Lees Ferry is the only place within Glen Canyon where visitors can drive to the Colorado River in over 700 miles of canyon country, right up to the first rapid in the Grand Canyon. A natural corridor between Utah and Arizona, Lees Ferry figured prominently in the exploration and settlement of northern Arizona.

This historical site is downstream from the massive Glen Canyon Dam where the Colorado river was free flowing in the days that the ferry was running. I can only imagine how fierce the river was then as it was really churning when we were there.


If you want the real dirt (think checkered past) behind the man the area was named after, check out this link:

The area along the river is well marked with information and there are remnants of the old steam ship that eventually sank near the ferry landing in addition to the well preserved buildings.


Bright and early the next morning, we were packed up and ready to head out on our 19 foot Triumph speed boat.

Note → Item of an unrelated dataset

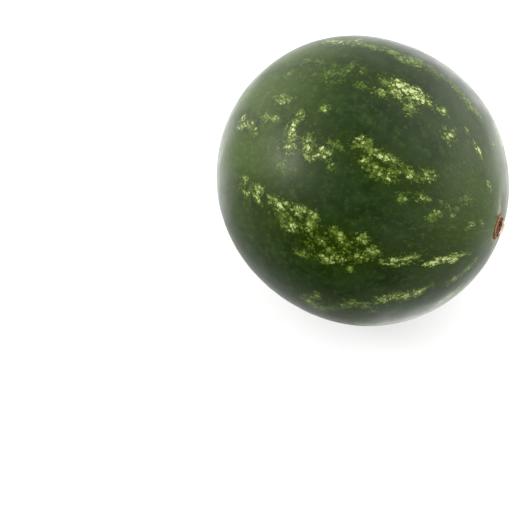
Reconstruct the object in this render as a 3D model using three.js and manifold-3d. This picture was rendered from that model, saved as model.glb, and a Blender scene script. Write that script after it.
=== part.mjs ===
// A round striped watermelon, picked whole. It lies on a small flat spot, as it lay while it grew.
// Millimetres, +Z up. The origin is the centre of the resting spot, and +X points to the stem end.
// Two pieces: the fruit, which grew as one solid, and the dried, corky stump of its vine stem.
import * as THREE from 'three';
import { mergeVertices } from 'three/addons/utils/BufferGeometryUtils.js';
import Module from 'manifold-3d';

// --- Driving dimensions: millimetres, and degrees for the angles ---------------------------------------

const FRUIT_LENGTH = 224.6; // along the long axis
const FRUIT_WIDTH = 212.2; // across the long axis, level with the ground
const FRUIT_HEIGHT = 210.0; // as grown, before the resting spot flattens it
const LONG_AXIS_TURN = 22.7; // the long axis lies level, swung this far from +X toward -Y
const STEM_RISE = 6.4; // the stem end looks this far above the horizontal
const REST_SPOT_RADIUS = 22; // the small flat spot underneath

const LOBE_COUNT = 12; // faint swellings from stem to blossom end, one under each stripe
const LOBE_HEIGHT = 0.12;
const SWELL_HEIGHT = 0.5; // broad uneven growth: low swells that follow each other from end to end
const SWELL_WAVES = 4.7; // swells in a full turn over both ends
const SWELL_START = 104;
const SWELL_SLANT = 52; // how far the swells shift from one side of the fruit to the other

const STEM_HOLLOW_RADIUS = 42; // the skin sinks gently toward the stem
const STEM_HOLLOW_DEPTH = 0.3;
const STEM_SEAT_DEPTH = 0.9; // and it is flat under the stump, this far below its full round
const BLOSSOM_HOLLOW_RADIUS = 15; // shallow dimple where the flower was
const BLOSSOM_HOLLOW_DEPTH = 1.6;
const BLOSSOM_SCAR_RADIUS = 4.2; // low corky button in the middle of the dimple
const BLOSSOM_SCAR_HEIGHT = 1.0;
const SEAT_REACH = 52; // a hollow shapes the skin down to this far below its own end of the fruit

const STUMP_RADIUS = 8.7; // outer edge of the corky collar, on average
const STUMP_EDGE_THICKNESS = 0.4;
const STUMP_RIM_HEIGHT = 1.9; // crest of the collar above the flat of the skin
const STUMP_CORE_HEIGHT = 1.1; // broken wood inside the collar
const STUMP_ROOT_RADIUS = 6.2; // the woody root that holds the stump in the fruit
const STUMP_ROOT_DEPTH = 4.5;
const STUMP_POINT_LENGTH = 1.9; // the collar runs out to a point on its upper side
const STUMP_POINT_SHARPNESS = 12;
const STUMP_SPLINTER_HEIGHT = 1.3; // the last torn splinter of stem stands on the collar
const STUMP_SPLINTER_SIDE = 135; // from the collar's point, turned toward +Y
const STUMP_SPLINTER_SHARPNESS = 4;
const SKIN_GAP = 0.3; // between the stump and the fruit

// Unevenness of the collar. Each wave is [waves in a full turn, size, start in degrees].
const COLLAR_WAVES = [[2, 0.05, 35], [5, 0.035, 0], [9, 0.025, 90]]; // sizes are shares of the radius
const CREST_WAVES = [[3, 0.25, 60], [7, 0.15, 0]]; // sizes are heights

const FRUIT_SIDES = 80; // facets round the fruit
const FRUIT_RINGS = 46; // facets from stem to blossom end
const RING_CROWDING = 0.55; // 0 spaces the rings evenly, more draws them to both ends
const STUMP_SIDES = 44;
const SOCKET_SIDES = 36;

const RIND_COLOUR = 0x2f4f24;
const CORK_COLOUR = 0x8a6444;

// --- Frame: the fruit is shaped round its own centre and then set down on its resting spot -----------------

const radians = THREE.MathUtils.degToRad;
const up = new THREE.Vector3(0, 0, 1);
const semiAxes = new THREE.Vector3(FRUIT_LENGTH / 2, FRUIT_WIDTH / 2, FRUIT_HEIGHT / 2);
const longAxis = new THREE.Vector3(1, 0, 0).applyAxisAngle(up, -radians(LONG_AXIS_TURN));
const crossAxis = new THREE.Vector3().crossVectors(up, longAxis);
const centreHeight = semiAxes.z * Math.sqrt(1 - REST_SPOT_RADIUS ** 2 / (semiAxes.x * semiAxes.y));

const stemAxis = new THREE.Vector3(Math.cos(radians(STEM_RISE)), 0, Math.sin(radians(STEM_RISE)));
const stemSide = new THREE.Vector3(0, -1, 0);
const stemTop = new THREE.Vector3().crossVectors(stemAxis, stemSide).negate();

// The vector's components along the fruit's long, cross and vertical axes, each over its semi-axis.
function scaledToUnitSphere(vector) {
  return new THREE.Vector3(vector.dot(longAxis), vector.dot(crossAxis), vector.z).divide(semiAxes);
}

function ovalRadius(direction) {
  return 1 / scaledToUnitSphere(direction).length();
}

function ovalNormal(point) {
  const scaled = scaledToUnitSphere(point).divide(semiAxes);
  return new THREE.Vector3()
    .addScaledVector(longAxis, scaled.x)
    .addScaledVector(crossAxis, scaled.y)
    .addScaledVector(up, scaled.z)
    .normalize();
}

// A place on the skin, with the outward normal there and two directions across it.
function skinSeat(direction) {
  const point = direction.clone().multiplyScalar(ovalRadius(direction));
  const normal = ovalNormal(point);
  const across = new THREE.Vector3().crossVectors(up, normal).normalize();
  const upward = new THREE.Vector3().crossVectors(normal, across);
  return { point, normal, across, upward };
}

const stemSeat = skinSeat(stemAxis);
const blossomSeat = skinSeat(stemAxis.clone().negate());

// --- Fruit ---------------------------------------------------------------------------------------------

// How far a point stands above a seat's tangent plane, and how far it is from the seat's axis.
function placeOverSeat(point, seat) {
  const offset = point.clone().sub(seat.point);
  const height = offset.dot(seat.normal);
  const reach = offset.addScaledVector(seat.normal, -height).length();
  return { height, reach };
}

// 1 on the axis, falling smoothly to 0 at the radius.
function bump(reach, radius) {
  return 1 - THREE.MathUtils.smoothstep(reach, 0, radius);
}

function fruitPoint(polar, around) {
  const direction = stemAxis
    .clone()
    .multiplyScalar(Math.cos(polar))
    .addScaledVector(stemTop, Math.sin(polar) * Math.cos(around))
    .addScaledVector(stemSide, Math.sin(polar) * Math.sin(around));
  const lobe = LOBE_HEIGHT * Math.sin(polar) ** 2 * Math.cos(LOBE_COUNT * around);
  const swellPhase = SWELL_WAVES * polar + radians(SWELL_START - SWELL_SLANT * Math.sin(around));
  const swell = SWELL_HEIGHT * Math.sin(polar) * Math.cos(swellPhase);
  const point = direction.multiplyScalar(ovalRadius(direction) + lobe + swell);

  const overStem = placeOverSeat(point, stemSeat);
  if (overStem.height > -SEAT_REACH) {
    const sunken = overStem.height - STEM_HOLLOW_DEPTH * bump(overStem.reach, STEM_HOLLOW_RADIUS);
    const seated = Math.min(sunken, -STEM_SEAT_DEPTH);
    point.addScaledVector(stemSeat.normal, seated - overStem.height);
  }

  const overBlossom = placeOverSeat(point, blossomSeat);
  if (overBlossom.height > -SEAT_REACH) {
    const hollow = BLOSSOM_HOLLOW_DEPTH * bump(overBlossom.reach, BLOSSOM_HOLLOW_RADIUS);
    const scar = BLOSSOM_SCAR_HEIGHT * bump(overBlossom.reach, BLOSSOM_SCAR_RADIUS);
    point.addScaledVector(blossomSeat.normal, scar - hollow);
  }
  return point;
}

function fruitGeometry() {
  const geometry = new THREE.SphereGeometry(1, FRUIT_SIDES, FRUIT_RINGS);
  const position = geometry.attributes.position;
  const spot = new THREE.Vector3();
  for (let i = 0; i < position.count; i += 1) {
    spot.fromBufferAttribute(position, i);
    const evenPolar = Math.acos(THREE.MathUtils.clamp(spot.y, -1, 1));
    const polar = evenPolar - (RING_CROWDING / 2) * Math.sin(2 * evenPolar);
    const around = Math.atan2(-spot.z, spot.x);
    const point = fruitPoint(polar, around);
    position.setXYZ(i, point.x, point.y, point.z);
  }
  return geometry;
}

// --- Corky stump of the stem: drawn with its axis along +Z and the skin at height 0 -----------------------

const sectionOfStump = [
  // [distance from the axis as a share of STUMP_RADIUS, height above the skin]
  [0, -STUMP_ROOT_DEPTH],
  [STUMP_ROOT_RADIUS / STUMP_RADIUS, -STUMP_ROOT_DEPTH],
  [STUMP_ROOT_RADIUS / STUMP_RADIUS, SKIN_GAP],
  [0.97, SKIN_GAP],
  [1, SKIN_GAP + STUMP_EDGE_THICKNESS],
  [0.98, STUMP_RIM_HEIGHT * 0.75],
  [0.94, STUMP_RIM_HEIGHT],
  [0.87, STUMP_RIM_HEIGHT * 0.9],
  [0.8, STUMP_CORE_HEIGHT * 0.8],
  [0.5, STUMP_CORE_HEIGHT],
  [0.25, STUMP_CORE_HEIGHT * 0.8],
  [0, STUMP_CORE_HEIGHT * 0.9],
];

function addWaves(waves, around) {
  const heights = waves.map(([count, size, start]) => size * Math.sin(count * around + radians(start)));
  return heights.reduce((sum, height) => sum + height);
}

// Ragged outline of the collar: an uneven ring that runs out to a point on its upper side, where around is 0.
function collarStretch(around) {
  const pointed = Math.max(0, Math.cos(around)) ** STUMP_POINT_SHARPNESS;
  return 1 + addWaves(COLLAR_WAVES, around) + (STUMP_POINT_LENGTH / STUMP_RADIUS) * pointed;
}

// Crest of the collar: uneven, and highest at the splinter on the far side.
function crestRise(around) {
  const fromSplinter = around - radians(STUMP_SPLINTER_SIDE);
  const splinter = Math.max(0, Math.cos(fromSplinter)) ** STUMP_SPLINTER_SHARPNESS;
  return STUMP_SPLINTER_HEIGHT * splinter + addWaves(CREST_WAVES, around);
}

function stumpGeometry() {
  const section = sectionOfStump.map(([share, height]) => new THREE.Vector2(share * STUMP_RADIUS, height));
  const geometry = new THREE.LatheGeometry(section, STUMP_SIDES).rotateX(Math.PI / 2);
  const position = geometry.attributes.position;
  for (let i = 0; i < position.count; i += 1) {
    const across = position.getX(i);
    const upward = position.getY(i);
    const height = position.getZ(i);
    const around = Math.atan2(across, upward);
    const isCollar = height > 0 && Math.hypot(across, upward) > STUMP_ROOT_RADIUS + SKIN_GAP;
    const stretch = isCollar ? collarStretch(around) : 1;
    const nearCrest = Math.max(0, height - SKIN_GAP) / (STUMP_RIM_HEIGHT - SKIN_GAP);
    position.setXYZ(i, across * stretch, upward * stretch, height + crestRise(around) * nearCrest);
  }
  return geometry;
}

function socketGeometry() {
  const depth = STUMP_ROOT_DEPTH + SKIN_GAP;
  const geometry = new THREE.CylinderGeometry(
    STUMP_ROOT_RADIUS + SKIN_GAP,
    STUMP_ROOT_RADIUS + SKIN_GAP,
    2 * depth,
    SOCKET_SIDES,
  );
  return geometry.rotateX(Math.PI / 2);
}

// --- Solids ------------------------------------------------------------------------------------------------

const wasm = await Module();
wasm.setup();

function toSolid(geometry) {
  const bare = geometry.clone();
  bare.deleteAttribute('normal');
  bare.deleteAttribute('uv');
  const merged = mergeVertices(bare, 1e-3);
  return new wasm.Manifold(
    new wasm.Mesh({
      numProp: 3,
      vertProperties: new Float32Array(merged.attributes.position.array),
      triVerts: new Uint32Array(merged.index.array),
    }),
  );
}

function toGeometry(solid) {
  const { vertProperties, triVerts } = solid.getMesh();
  const geometry = new THREE.BufferGeometry();
  geometry.setAttribute('position', new THREE.BufferAttribute(vertProperties, 3));
  geometry.setIndex(new THREE.BufferAttribute(triVerts, 1));
  geometry.computeVertexNormals();
  return geometry;
}

// The turn and place that stand a piece drawn along +Z on the flattened skin at the stem.
function ontoStemSeat() {
  const { across, upward, normal, point } = stemSeat;
  const flat = point.clone().addScaledVector(normal, -STEM_SEAT_DEPTH);
  return new THREE.Matrix4().makeBasis(across, upward, normal).setPosition(flat);
}

function piece(name, geometry, colour, roughness) {
  const material = new THREE.MeshStandardMaterial({ color: colour, roughness, metalness: 0 });
  const mesh = new THREE.Mesh(geometry, material);
  mesh.name = name;
  return mesh;
}

function makeFruit() {
  const ground = new THREE.BoxGeometry(FRUIT_LENGTH, FRUIT_LENGTH, FRUIT_HEIGHT);
  ground.translate(0, 0, -centreHeight - FRUIT_HEIGHT / 2);
  const socket = socketGeometry().applyMatrix4(ontoStemSeat());
  const solid = toSolid(fruitGeometry()).subtract(toSolid(ground)).subtract(toSolid(socket));
  return piece('watermelon', toGeometry(solid), RIND_COLOUR, 0.35);
}

function makeStump() {
  const geometry = stumpGeometry().applyMatrix4(ontoStemSeat());
  return piece('stem_stump', toGeometry(toSolid(geometry)), CORK_COLOUR, 0.9);
}

const group = new THREE.Group();
group.add(makeFruit(), makeStump());
group.position.z = centreHeight;

export default group;
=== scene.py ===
"""Looks of a round striped watermelon that lies on a pale floor, with its corky stem stump.

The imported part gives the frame. Two finer pieces replace its solids and keep their form: the fruit, and the
stump of its stem. Lengths are in metres and angles in degrees, unless a name says otherwise.
"""

import math

import bpy
import numpy as np
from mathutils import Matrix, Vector, noise


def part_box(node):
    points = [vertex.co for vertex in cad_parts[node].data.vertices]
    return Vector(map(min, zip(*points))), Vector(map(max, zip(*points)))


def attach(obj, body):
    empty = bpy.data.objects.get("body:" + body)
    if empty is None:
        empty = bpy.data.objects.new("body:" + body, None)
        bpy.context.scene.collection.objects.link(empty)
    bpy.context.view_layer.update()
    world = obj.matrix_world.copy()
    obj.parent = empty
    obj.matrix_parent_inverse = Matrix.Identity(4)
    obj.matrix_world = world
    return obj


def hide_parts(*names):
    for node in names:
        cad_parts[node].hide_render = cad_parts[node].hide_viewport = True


MM = 0.001
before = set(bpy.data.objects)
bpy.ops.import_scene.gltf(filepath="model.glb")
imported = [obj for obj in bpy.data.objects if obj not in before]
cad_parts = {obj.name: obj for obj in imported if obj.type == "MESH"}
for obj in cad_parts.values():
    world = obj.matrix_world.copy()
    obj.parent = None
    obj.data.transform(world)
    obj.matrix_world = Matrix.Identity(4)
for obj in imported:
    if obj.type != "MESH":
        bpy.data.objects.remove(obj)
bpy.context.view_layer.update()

# --- The fruit's form, as in the part's source ------------------------------------------------------------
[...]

Lake Powell is huge and our destination was Rainbow Bridge Arch, some 30 miles across the lake. You can also take the big tour boat from the marina out to this area if you aren’t confident about captaining a boat.

Armed with google maps, a paper map, binoculars, lunch and Bentley, of course, we headed out.

It is 60 miles round trip from Wahweap Marina to the Rainbow Bridge National Monument


Motoring through the man made cut to get to the main part of Lake Powell

From land the lake is beautiful but from the water its beauty truly unfolds as you navigate its many arms.

Thankfully there are great buoy markers and a few signs as you get close to Rainbow Arch. Truly the only way to see this area of the lake is by boat or by hiking in about 20 miles one way. Glad we opted for the boat!


Heading back into the dock at Rainbow Bridge Arch


It’s a beautiful hike back to this natural arch

I am sure there is more to Lake Powell than we discovered in the few days we had to explore. We will be back to see more of the lake…hmm, there may be a houseboat rental in our future.